A la Virgen de la Victoria le penetra por los ojos, vivos de cal negra, todo el
dolor de la Humanidad y, una vez tamizado en el crisol de su Divino Corazón,
nos lo devuelve en el céfiro suave de una sonrisa esbozada entre el rubí de sus
labios, como dos pétalos de coral rojo.
Y permaneciendo inalterables, esa mirada, esa sonrisa, se eternizan en
el reloj sin agujas que marca los días de la historia de Huelva. Mide el
devenir de nuestras vidas, minuto a minuto, gota a gota, con el reloj de cera
que se derrite y se congela en la candelería de su portentoso paso de palio,
donde el tiempo se licua y se solidifica al ritmo de la mecida de sus
bambalinas, del cimbreo de sus varales, como doce alabardas que custodian la
celestial realeza de su señorío, en el alcázar-fortaleza de su paso de palio.

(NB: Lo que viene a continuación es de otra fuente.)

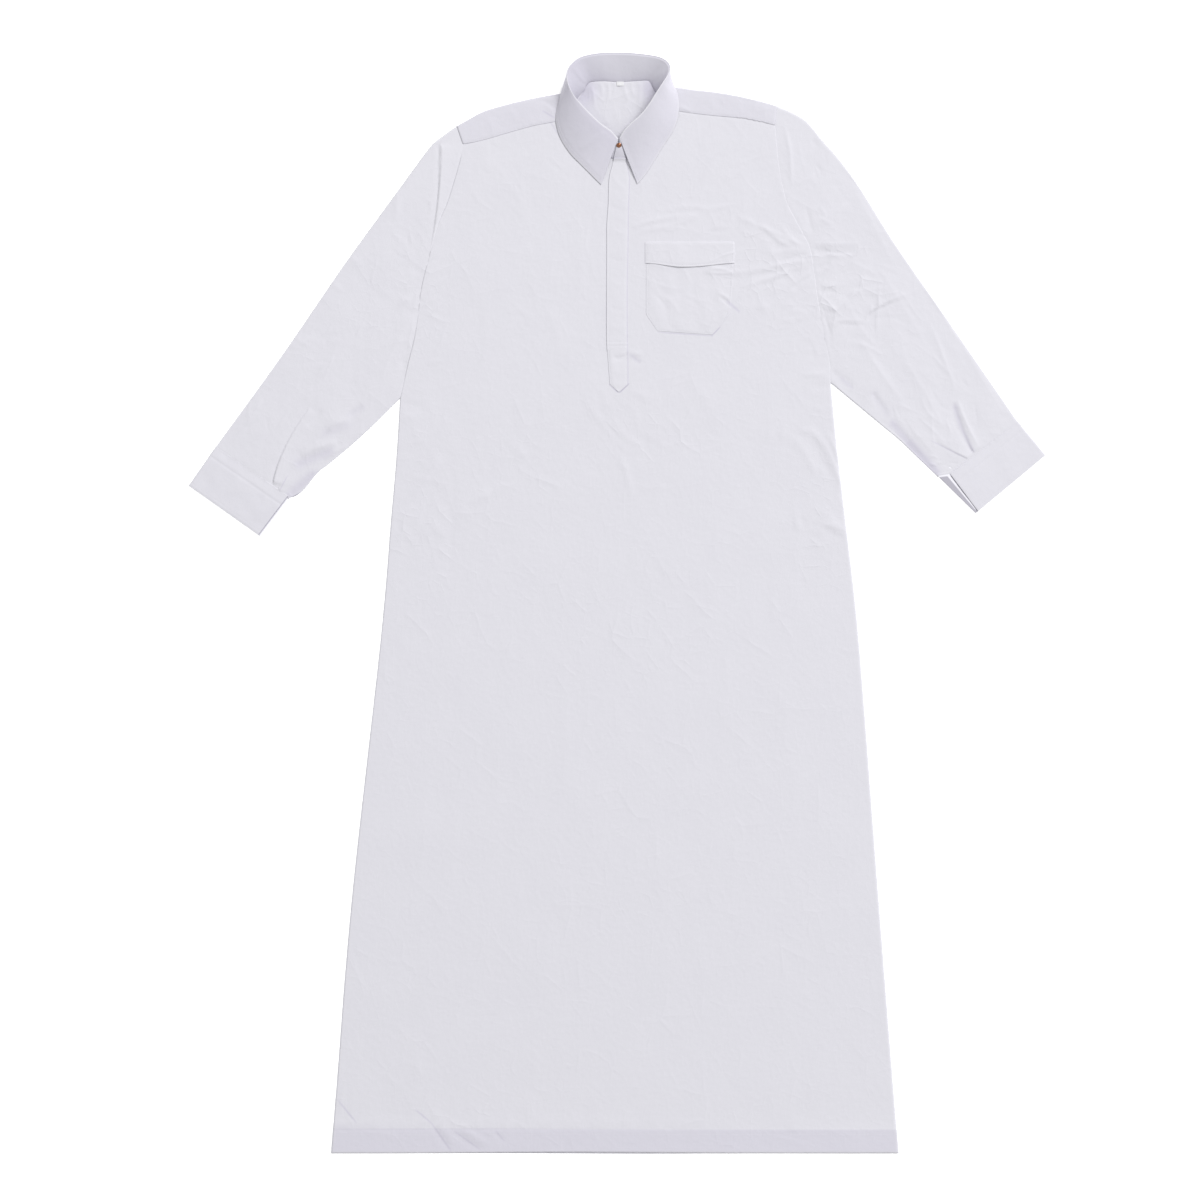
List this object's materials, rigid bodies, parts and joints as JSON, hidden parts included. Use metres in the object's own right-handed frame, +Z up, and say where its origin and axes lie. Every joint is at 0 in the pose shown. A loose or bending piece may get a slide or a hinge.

Por eso, cuando cada tarde de Miércoles Santo la Victoria avanza para
reconquistar el corazón de la ciudad, cuando se nos adentra por un sendero de
calas, por una alameda que nos lleva y nos trae a la gloria como en el mejor
cante de ida y vuelta, parece que viniera retándonos, pidiendo guerra con la
hermosura de su rostro, dejándonos heridos en el corazón con la munición más
poderosa que guarda el inmenso Polvorín de su belleza entre el fuego cruzado
del destello cristalino de sus alhajas: su mirada y su sonrisa.
Pero el tiempo pasa rápido, demasiado rápido. Aunque parezca que fue
ayer desde que aquel niño quedara asombrado al besar por primera vez la mano de
la Virgen de la Victoria hasta que otra tarde volviera a marcarle, esta vez en
el corazón y para siempre, ha pasado mucho tiempo, demasiado tiempo...
Llovía otra vez como en aquella lejana tarde de diciembre. Pero esta
vez, en mayo. Dentro de la parroquia de la Purísima Concepción, una mezcla de
ansiedad, de temor y al mismo tiempo de confianza, retenía en el templo a la
Virgen de la Victoria. Fuera, la ciudad se impacientaba por llevarla hasta el
altar donde se coronaría canónicamente. Cuando el sol apareció y llamó a la
puerta de la iglesia abriéndola de par en par, el cielo de Huelva, que ese
cinco de mayo tuvo después el mismo color que tiene el cielo del Barrio Obrero
cada tarde de Miércoles Santo, el mismo color de ese mar de antifaces azulinas
que la preceden, le dibujó en el espacio un arco iris triunfal, que le
recordara al arco Reina Victoria.
Fue entonces cuando antes de salir camino de la Plaza del
Ayuntamiento, la Virgen de la Victoria giró su paso de palio y miró a Nuestro
Padre Jesús Nazareno con la misma sonrisa que muchos años atrás había mirado a
aquel niño. Y de golpe, el tiempo se hizo nada y se hizo eterno.
Y como no hay mejor homenaje para un hijo que el que se le haga a su
Padre, esa mirada al Señor en el día de su multitudinaria coronación canónica
se fundió en la memoria, como en un largo abrazo de años, con la de aquella
otra íntima en aquel remoto invierno, cerrando un paréntesis de un tiempo entre
dos coronas donde la Semana Santa de Huelva ha ido creciendo y
modelándose al amparo de su mirada, alentada por el aire suave, casi de brisa
marina, de su misteriosa sonrisa.
Quien no lo haya visto, quien no haya tenido la dicha de sentir alguna
vez en sus propios ojos esa sonrisa y esa mirada, que vaya a verla en el último
amanecer de este mes de noviembre, cuando salga de su templo con las
luces del alba...Del alba que anuncia su Eterna Victoria.